Joy Ride is the Raunchiest, Hippest Trip – EVER!!!
Adele Lim is a mad genius. After all, this is the same doll who took Asians in cinema to a whole new level with the film adaptation of Kevin Kwan’s ‘Crazy Rich Asians’ making it a monster hit in 2018. Now, Lim has teamed up with besties Cherry Chevapravatdumrong and Teresa Hsiao for one of the hippest, raunchiest trip to hit screens – EVER with Joy Ride!
When Audrey’s (Ashley Park) business trip to Asia goes sideways, she enlists the help of Lolo (Sherry Cola), her childhood best friend, Kat (Stephanie Hsu), a college friend, and Deadeye (Sabrina Wu), Lolo’s eccentric cousin. Their no-holds-barred experience becomes a journey of bonding, friendship, belonging and wild debauchery that reveals the universal truth of what it means to know and love who you are.
Joy Ride is exactly as it’s title suggest and the four leads are bright shining stars with the world at their feet. Ashley Park as Audrey hits a full range of emotions while embarking on a journey to find her birth Mom. Park, known for her Broadway chops and comedy prowess, hits all the right dramatic notes with such vulnerability that audience is with her every step of the way. Sherry Cola and Sabrina Wu, each of whom have been lauded within the comedy community are fantabulous, yet straddle the drama required with full veracity and heart. Of the four, Stephanie Hsu as Kat leans into the stereotypical tropes of being an Asian actress with notes of perfection making her just as brilliant if not more than her onscreen counterparts.
Lim, Hsiao and Chevapravatdumrong provide a scene that will go down in cinematic history involving hiding a white powdery substance in very inconspicuous places and its unexpected aftermath will have audiences curled in a laughing knot while trying to catch your breath!

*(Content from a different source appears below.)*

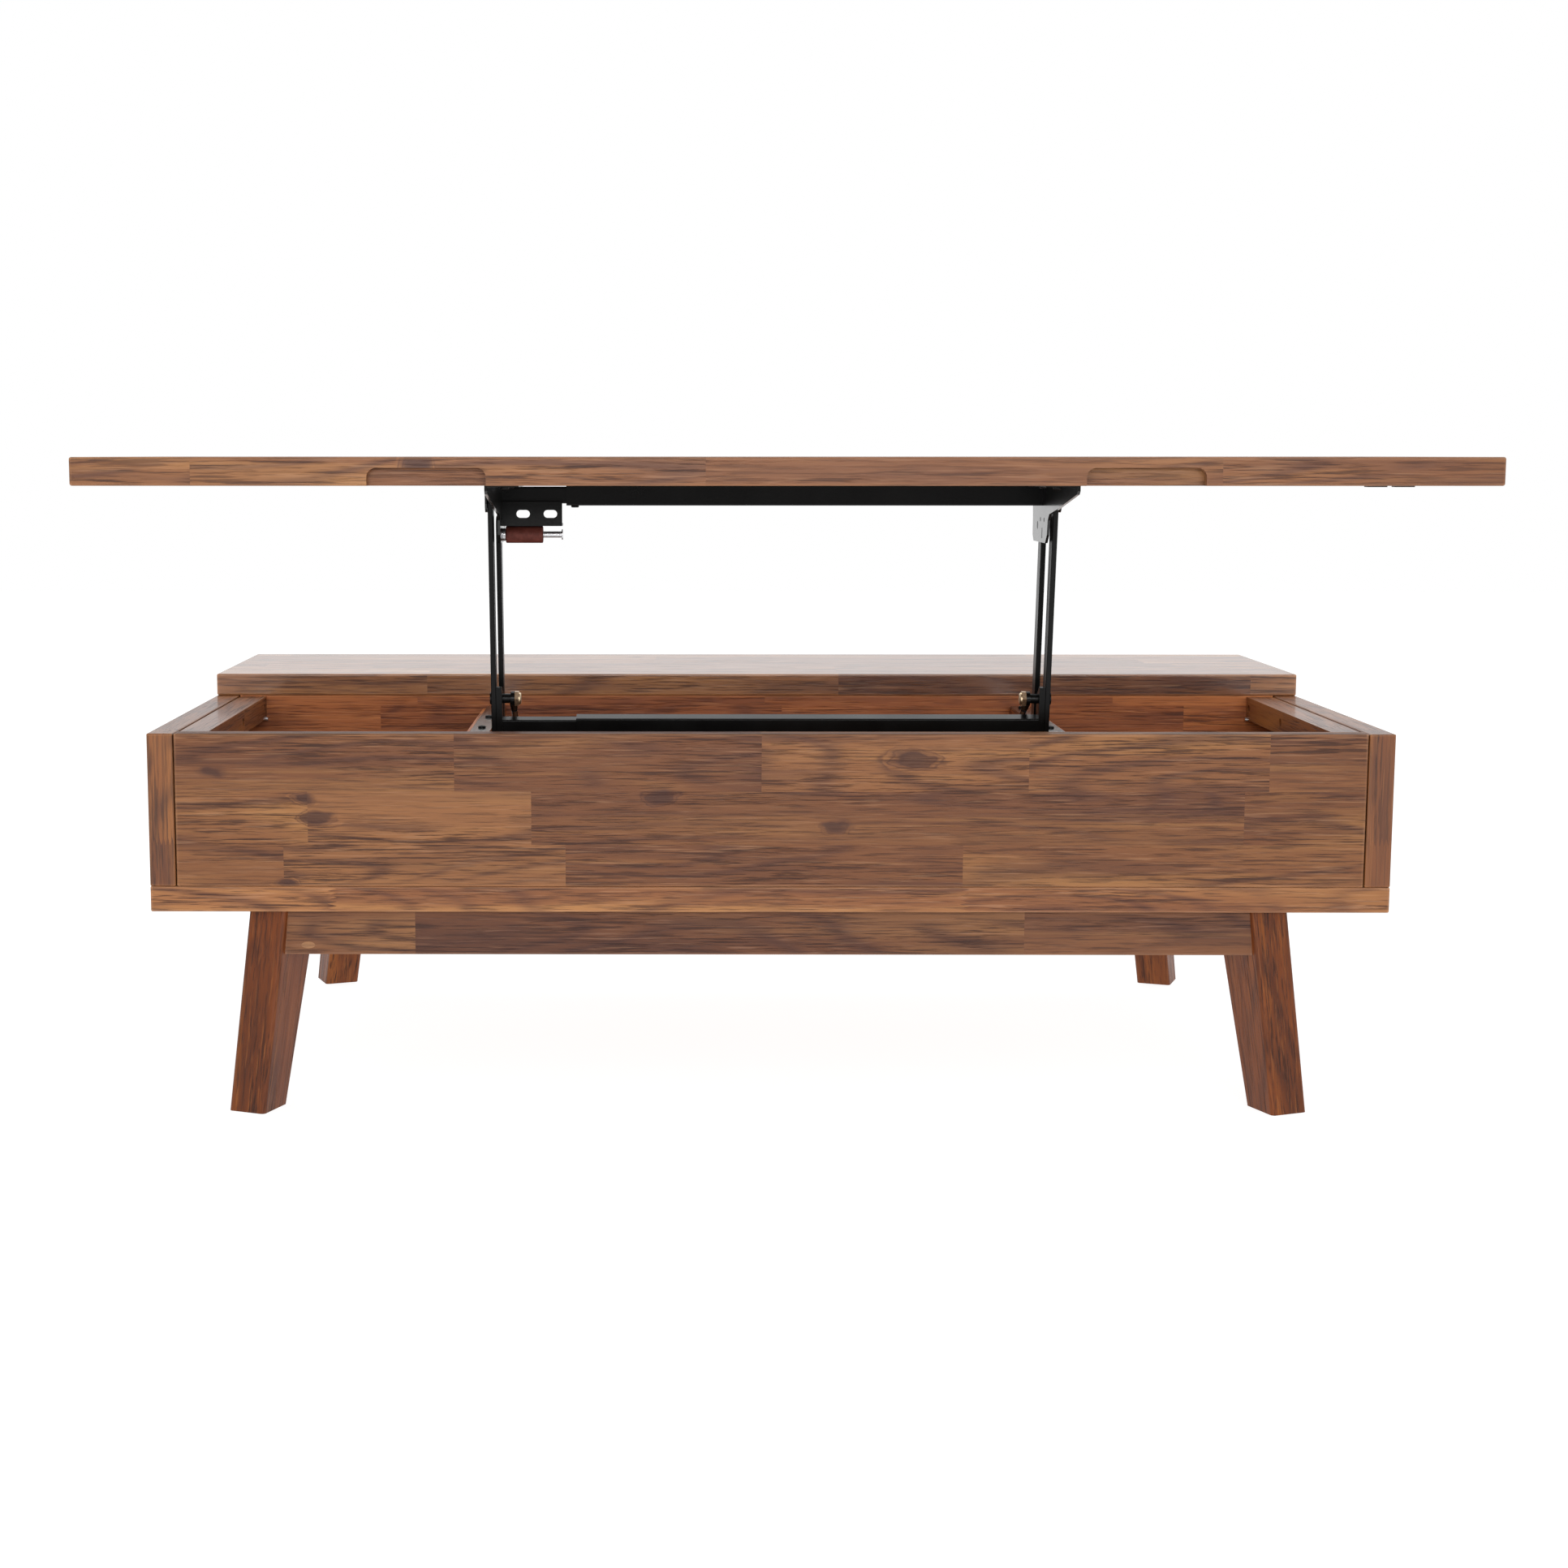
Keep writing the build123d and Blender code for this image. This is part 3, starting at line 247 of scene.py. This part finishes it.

As a woman of color, who has seen every iteration of us onscreen from the sublimely ridiculous to vaguely realistic, I applaud these filmmakers. Not only do they make fun of themselves as a culture, but simultaneously lean into the culture with teachable moments for the audience who is not familiar. At the same time, drive home the fact that everyone regardless of race, creed or color has a right to know where they come from in order to ascertain where they are going. Asians are not monolithic, never have been. Now, maybe Hollywood can produce more stories like Joy Ride which prove once and for all that we are all just human beings trying to navigate this thing called life by any means necessary. A little outageous humor along the way never hurt nobody.